◆ Written exercise: Go through the records underneath and write each one out again exactly.
+++ Available data +++
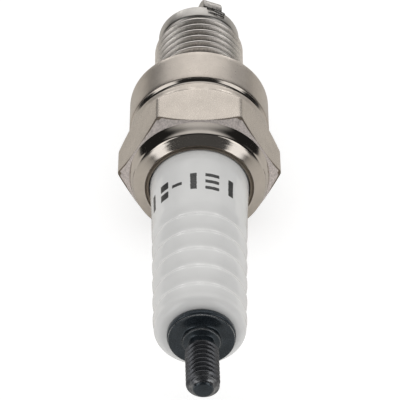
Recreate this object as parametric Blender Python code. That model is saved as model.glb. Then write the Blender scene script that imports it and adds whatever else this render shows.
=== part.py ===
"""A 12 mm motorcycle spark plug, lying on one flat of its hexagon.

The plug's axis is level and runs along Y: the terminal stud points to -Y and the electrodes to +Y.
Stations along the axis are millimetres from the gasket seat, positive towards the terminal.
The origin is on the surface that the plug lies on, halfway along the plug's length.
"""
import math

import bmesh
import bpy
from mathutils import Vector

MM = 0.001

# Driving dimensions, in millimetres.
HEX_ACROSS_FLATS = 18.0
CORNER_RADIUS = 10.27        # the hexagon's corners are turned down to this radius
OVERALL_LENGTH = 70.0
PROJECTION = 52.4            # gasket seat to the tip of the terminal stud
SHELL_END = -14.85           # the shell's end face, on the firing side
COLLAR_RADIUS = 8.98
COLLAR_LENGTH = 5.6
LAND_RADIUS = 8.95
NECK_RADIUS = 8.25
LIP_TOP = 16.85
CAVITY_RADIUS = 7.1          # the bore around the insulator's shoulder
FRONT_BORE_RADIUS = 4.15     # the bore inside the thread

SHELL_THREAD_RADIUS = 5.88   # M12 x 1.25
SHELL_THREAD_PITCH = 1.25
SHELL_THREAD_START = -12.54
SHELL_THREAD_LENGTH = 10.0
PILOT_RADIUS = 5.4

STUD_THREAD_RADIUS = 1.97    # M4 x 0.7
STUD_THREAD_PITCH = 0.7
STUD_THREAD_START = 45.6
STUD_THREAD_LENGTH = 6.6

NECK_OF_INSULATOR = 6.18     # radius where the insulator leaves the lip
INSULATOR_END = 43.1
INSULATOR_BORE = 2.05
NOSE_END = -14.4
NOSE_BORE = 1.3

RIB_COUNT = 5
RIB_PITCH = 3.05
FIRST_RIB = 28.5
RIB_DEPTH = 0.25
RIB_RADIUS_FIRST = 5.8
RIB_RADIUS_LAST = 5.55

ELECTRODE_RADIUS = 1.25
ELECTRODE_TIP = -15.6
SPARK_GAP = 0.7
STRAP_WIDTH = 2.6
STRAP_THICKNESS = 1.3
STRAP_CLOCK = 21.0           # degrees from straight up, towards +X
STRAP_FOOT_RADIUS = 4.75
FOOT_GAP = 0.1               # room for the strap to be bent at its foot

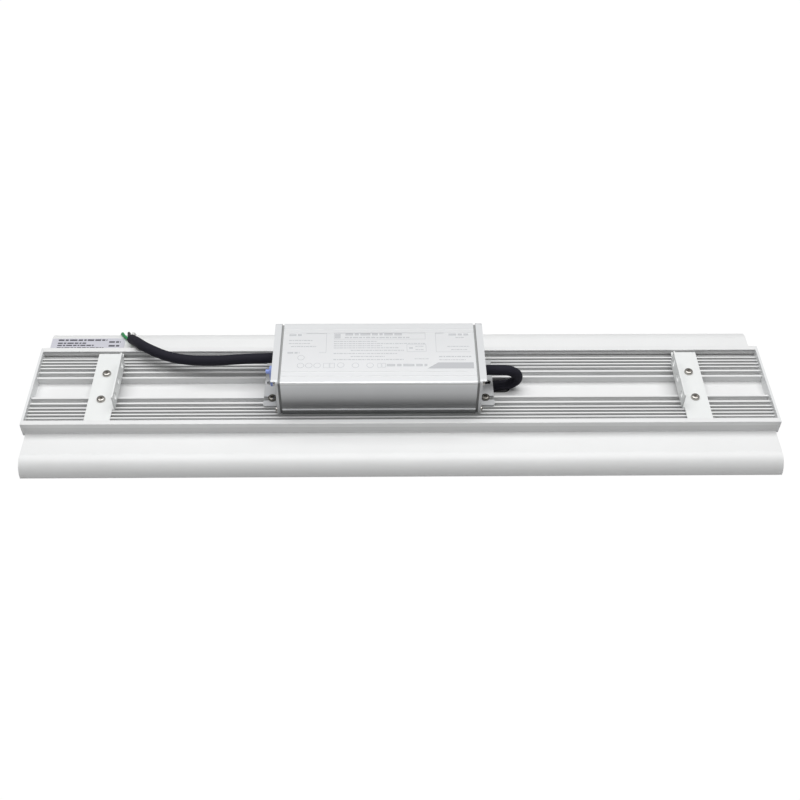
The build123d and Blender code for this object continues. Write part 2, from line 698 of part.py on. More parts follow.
+++
◆ Task solution:
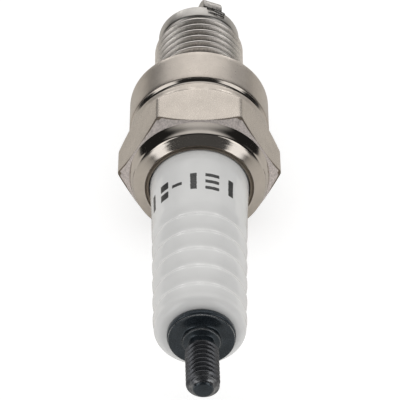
Recreate this object as parametric Blender Python code. That model is saved as model.glb. Then write the Blender scene script that imports it and adds whatever else this render shows.
=== part.py ===
"""A 12 mm motorcycle spark plug, lying on one flat of its hexagon.

The plug's axis is level and runs along Y: the terminal stud points to -Y and the electrodes to +Y.
Stations along the axis are millimetres from the gasket seat, positive towards the terminal.
The origin is on the surface that the plug lies on, halfway along the plug's length.
"""
import math

import bmesh
import bpy
from mathutils import Vector

MM = 0.001

# Driving dimensions, in millimetres.
HEX_ACROSS_FLATS = 18.0
CORNER_RADIUS = 10.27        # the hexagon's corners are turned down to this radius
OVERALL_LENGTH = 70.0
PROJECTION = 52.4            # gasket seat to the tip of the terminal stud
SHELL_END = -14.85           # the shell's end face, on the firing side
COLLAR_RADIUS = 8.98
COLLAR_LENGTH = 5.6
LAND_RADIUS = 8.95
NECK_RADIUS = 8.25
LIP_TOP = 16.85
CAVITY_RADIUS = 7.1          # the bore around the insulator's shoulder
FRONT_BORE_RADIUS = 4.15     # the bore inside the thread

SHELL_THREAD_RADIUS = 5.88   # M12 x 1.25
SHELL_THREAD_PITCH = 1.25
SHELL_THREAD_START = -12.54
SHELL_THREAD_LENGTH = 10.0
PILOT_RADIUS = 5.4

STUD_THREAD_RADIUS = 1.97    # M4 x 0.7
STUD_THREAD_PITCH = 0.7
STUD_THREAD_START = 45.6
STUD_THREAD_LENGTH = 6.6

NECK_OF_INSULATOR = 6.18     # radius where the insulator leaves the lip
INSULATOR_END = 43.1
INSULATOR_BORE = 2.05
NOSE_END = -14.4
NOSE_BORE = 1.3

RIB_COUNT = 5
RIB_PITCH = 3.05
FIRST_RIB = 28.5
RIB_DEPTH = 0.25
RIB_RADIUS_FIRST = 5.8
RIB_RADIUS_LAST = 5.55

ELECTRODE_RADIUS = 1.25
ELECTRODE_TIP = -15.6
SPARK_GAP = 0.7
STRAP_WIDTH = 2.6
STRAP_THICKNESS = 1.3
STRAP_CLOCK = 21.0           # degrees from straight up, towards +X
STRAP_FOOT_RADIUS = 4.75
FOOT_GAP = 0.1               # room for the strap to be bent at its foot

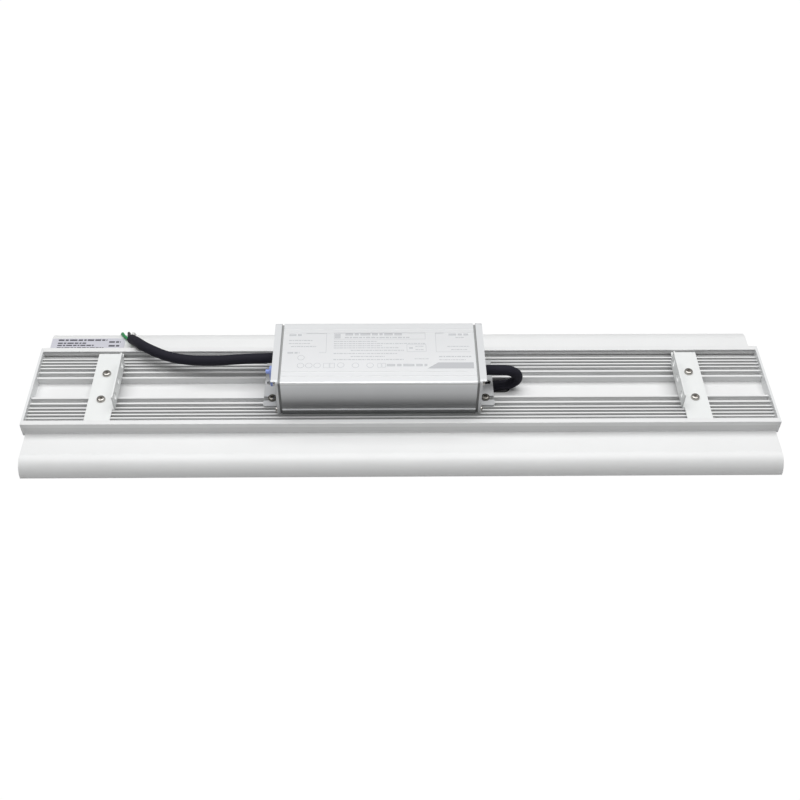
The build123d and Blender code for this object continues. Write part 2, from line 698 of part.py on. More parts follow.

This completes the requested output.